Repeat only the lines from the line containing "return stalk" through the line containing "depsgraph = bpy.context.evaluated_depsgraph_get()", both included, exactly as they stand.

Data extract —
▬▬▬
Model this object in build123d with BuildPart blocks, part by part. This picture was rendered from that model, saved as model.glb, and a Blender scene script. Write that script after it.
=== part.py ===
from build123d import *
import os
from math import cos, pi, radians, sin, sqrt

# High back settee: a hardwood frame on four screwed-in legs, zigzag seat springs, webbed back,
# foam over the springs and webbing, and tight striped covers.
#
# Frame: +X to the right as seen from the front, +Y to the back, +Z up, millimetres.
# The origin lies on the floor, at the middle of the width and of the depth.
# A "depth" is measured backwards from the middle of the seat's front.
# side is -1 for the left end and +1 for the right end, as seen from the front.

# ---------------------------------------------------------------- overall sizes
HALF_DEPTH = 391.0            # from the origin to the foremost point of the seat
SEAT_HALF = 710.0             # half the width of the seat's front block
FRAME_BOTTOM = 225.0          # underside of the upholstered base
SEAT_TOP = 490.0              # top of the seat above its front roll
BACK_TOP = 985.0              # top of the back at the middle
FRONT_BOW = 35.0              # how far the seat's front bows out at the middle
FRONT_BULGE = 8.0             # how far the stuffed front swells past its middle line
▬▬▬
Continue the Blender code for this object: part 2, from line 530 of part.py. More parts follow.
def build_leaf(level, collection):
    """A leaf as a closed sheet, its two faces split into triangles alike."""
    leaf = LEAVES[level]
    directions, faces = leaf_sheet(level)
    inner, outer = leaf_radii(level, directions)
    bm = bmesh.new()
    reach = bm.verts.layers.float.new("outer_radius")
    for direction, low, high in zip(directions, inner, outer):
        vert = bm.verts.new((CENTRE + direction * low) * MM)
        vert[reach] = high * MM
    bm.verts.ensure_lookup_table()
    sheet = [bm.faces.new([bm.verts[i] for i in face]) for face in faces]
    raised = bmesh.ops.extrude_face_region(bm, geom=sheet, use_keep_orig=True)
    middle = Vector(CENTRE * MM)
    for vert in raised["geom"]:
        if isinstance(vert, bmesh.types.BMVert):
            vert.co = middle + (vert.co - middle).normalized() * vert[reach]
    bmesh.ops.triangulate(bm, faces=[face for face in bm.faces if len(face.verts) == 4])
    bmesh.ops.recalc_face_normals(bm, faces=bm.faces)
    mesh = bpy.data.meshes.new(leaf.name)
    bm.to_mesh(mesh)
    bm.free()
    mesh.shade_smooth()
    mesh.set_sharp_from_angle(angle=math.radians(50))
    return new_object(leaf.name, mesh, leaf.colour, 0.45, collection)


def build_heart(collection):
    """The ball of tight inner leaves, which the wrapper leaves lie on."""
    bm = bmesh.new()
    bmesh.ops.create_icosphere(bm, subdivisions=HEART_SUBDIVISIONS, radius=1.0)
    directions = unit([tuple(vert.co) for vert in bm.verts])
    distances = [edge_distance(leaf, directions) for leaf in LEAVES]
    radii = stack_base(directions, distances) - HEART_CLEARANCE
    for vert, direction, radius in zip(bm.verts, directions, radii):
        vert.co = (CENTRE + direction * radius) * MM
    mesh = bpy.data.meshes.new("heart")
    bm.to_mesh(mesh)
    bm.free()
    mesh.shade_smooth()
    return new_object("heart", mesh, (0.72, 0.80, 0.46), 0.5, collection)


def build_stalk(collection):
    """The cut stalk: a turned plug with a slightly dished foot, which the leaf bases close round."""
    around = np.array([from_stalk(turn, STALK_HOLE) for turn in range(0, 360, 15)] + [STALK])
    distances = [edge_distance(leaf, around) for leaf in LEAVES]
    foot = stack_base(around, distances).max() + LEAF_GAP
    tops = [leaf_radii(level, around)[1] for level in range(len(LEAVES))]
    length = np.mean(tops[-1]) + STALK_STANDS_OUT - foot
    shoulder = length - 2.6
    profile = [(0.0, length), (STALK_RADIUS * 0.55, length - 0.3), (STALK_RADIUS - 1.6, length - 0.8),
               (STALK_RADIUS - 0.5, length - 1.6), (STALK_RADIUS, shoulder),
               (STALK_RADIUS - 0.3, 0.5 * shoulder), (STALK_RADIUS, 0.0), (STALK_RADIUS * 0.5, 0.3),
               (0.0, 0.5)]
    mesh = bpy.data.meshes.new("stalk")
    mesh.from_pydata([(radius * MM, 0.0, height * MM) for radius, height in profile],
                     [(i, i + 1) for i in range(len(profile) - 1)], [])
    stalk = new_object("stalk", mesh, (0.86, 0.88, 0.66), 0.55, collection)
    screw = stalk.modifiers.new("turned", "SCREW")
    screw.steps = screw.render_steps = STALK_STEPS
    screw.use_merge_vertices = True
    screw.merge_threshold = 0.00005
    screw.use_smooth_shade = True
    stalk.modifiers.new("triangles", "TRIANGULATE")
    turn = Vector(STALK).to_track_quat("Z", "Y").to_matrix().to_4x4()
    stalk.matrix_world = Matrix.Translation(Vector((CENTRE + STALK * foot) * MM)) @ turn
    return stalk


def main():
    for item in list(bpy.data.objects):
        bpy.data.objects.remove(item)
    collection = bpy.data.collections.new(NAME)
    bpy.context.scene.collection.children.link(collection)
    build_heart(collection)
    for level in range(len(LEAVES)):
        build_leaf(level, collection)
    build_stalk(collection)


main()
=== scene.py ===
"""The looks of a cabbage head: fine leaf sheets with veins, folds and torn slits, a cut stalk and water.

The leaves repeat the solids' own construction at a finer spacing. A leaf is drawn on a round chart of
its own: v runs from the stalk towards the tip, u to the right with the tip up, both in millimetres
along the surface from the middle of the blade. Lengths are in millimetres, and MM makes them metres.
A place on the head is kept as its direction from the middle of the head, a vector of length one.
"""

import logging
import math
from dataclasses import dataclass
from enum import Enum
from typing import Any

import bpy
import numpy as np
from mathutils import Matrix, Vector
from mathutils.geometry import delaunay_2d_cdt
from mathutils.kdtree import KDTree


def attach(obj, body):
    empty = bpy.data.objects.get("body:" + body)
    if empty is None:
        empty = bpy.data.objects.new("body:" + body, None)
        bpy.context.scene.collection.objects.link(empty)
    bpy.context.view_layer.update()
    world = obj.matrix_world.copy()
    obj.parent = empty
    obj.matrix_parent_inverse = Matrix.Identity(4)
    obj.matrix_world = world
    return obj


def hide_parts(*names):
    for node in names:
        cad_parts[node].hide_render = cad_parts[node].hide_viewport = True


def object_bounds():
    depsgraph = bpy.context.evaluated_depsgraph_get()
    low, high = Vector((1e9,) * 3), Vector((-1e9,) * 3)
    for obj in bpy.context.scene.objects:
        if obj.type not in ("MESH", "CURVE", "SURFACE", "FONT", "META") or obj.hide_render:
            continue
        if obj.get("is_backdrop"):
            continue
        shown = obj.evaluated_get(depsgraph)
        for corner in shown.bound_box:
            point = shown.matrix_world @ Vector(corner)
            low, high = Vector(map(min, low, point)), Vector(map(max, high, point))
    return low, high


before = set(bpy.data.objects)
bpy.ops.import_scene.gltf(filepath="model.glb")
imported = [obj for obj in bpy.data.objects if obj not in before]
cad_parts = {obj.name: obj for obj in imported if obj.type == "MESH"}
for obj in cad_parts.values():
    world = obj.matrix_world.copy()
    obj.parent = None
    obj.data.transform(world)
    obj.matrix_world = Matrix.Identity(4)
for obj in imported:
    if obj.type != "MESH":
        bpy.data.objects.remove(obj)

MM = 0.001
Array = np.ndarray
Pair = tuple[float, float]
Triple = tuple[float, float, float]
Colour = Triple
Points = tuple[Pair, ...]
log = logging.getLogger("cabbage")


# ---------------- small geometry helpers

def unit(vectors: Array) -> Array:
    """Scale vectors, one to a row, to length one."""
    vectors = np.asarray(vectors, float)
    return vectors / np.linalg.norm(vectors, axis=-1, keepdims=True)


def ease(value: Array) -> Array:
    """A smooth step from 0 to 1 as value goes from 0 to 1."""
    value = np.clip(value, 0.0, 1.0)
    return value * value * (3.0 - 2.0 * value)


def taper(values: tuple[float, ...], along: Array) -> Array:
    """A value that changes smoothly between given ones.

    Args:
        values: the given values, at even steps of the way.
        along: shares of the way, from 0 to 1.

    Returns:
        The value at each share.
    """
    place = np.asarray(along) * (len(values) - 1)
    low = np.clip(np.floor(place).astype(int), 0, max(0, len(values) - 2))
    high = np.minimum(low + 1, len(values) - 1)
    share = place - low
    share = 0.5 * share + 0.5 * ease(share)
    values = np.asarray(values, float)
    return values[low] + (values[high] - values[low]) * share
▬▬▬
Solution to this task —
    return stalk


def main():
    for item in list(bpy.data.objects):
        bpy.data.objects.remove(item)
    collection = bpy.data.collections.new(NAME)
    bpy.context.scene.collection.children.link(collection)
    build_heart(collection)
    for level in range(len(LEAVES)):
        build_leaf(level, collection)
    build_stalk(collection)


main()
=== scene.py ===
"""The looks of a cabbage head: fine leaf sheets with veins, folds and torn slits, a cut stalk and water.

The leaves repeat the solids' own construction at a finer spacing. A leaf is drawn on a round chart of
its own: v runs from the stalk towards the tip, u to the right with the tip up, both in millimetres
along the surface from the middle of the blade. Lengths are in millimetres, and MM makes them metres.
A place on the head is kept as its direction from the middle of the head, a vector of length one.
"""

import logging
import math
from dataclasses import dataclass
from enum import Enum
from typing import Any

import bpy
import numpy as np
from mathutils import Matrix, Vector
from mathutils.geometry import delaunay_2d_cdt
from mathutils.kdtree import KDTree


def attach(obj, body):
    empty = bpy.data.objects.get("body:" + body)
    if empty is None:
        empty = bpy.data.objects.new("body:" + body, None)
        bpy.context.scene.collection.objects.link(empty)
    bpy.context.view_layer.update()
    world = obj.matrix_world.copy()
    obj.parent = empty
    obj.matrix_parent_inverse = Matrix.Identity(4)
    obj.matrix_world = world
    return obj


def hide_parts(*names):
    for node in names:
        cad_parts[node].hide_render = cad_parts[node].hide_viewport = True


def object_bounds():
    depsgraph = bpy.context.evaluated_depsgraph_get()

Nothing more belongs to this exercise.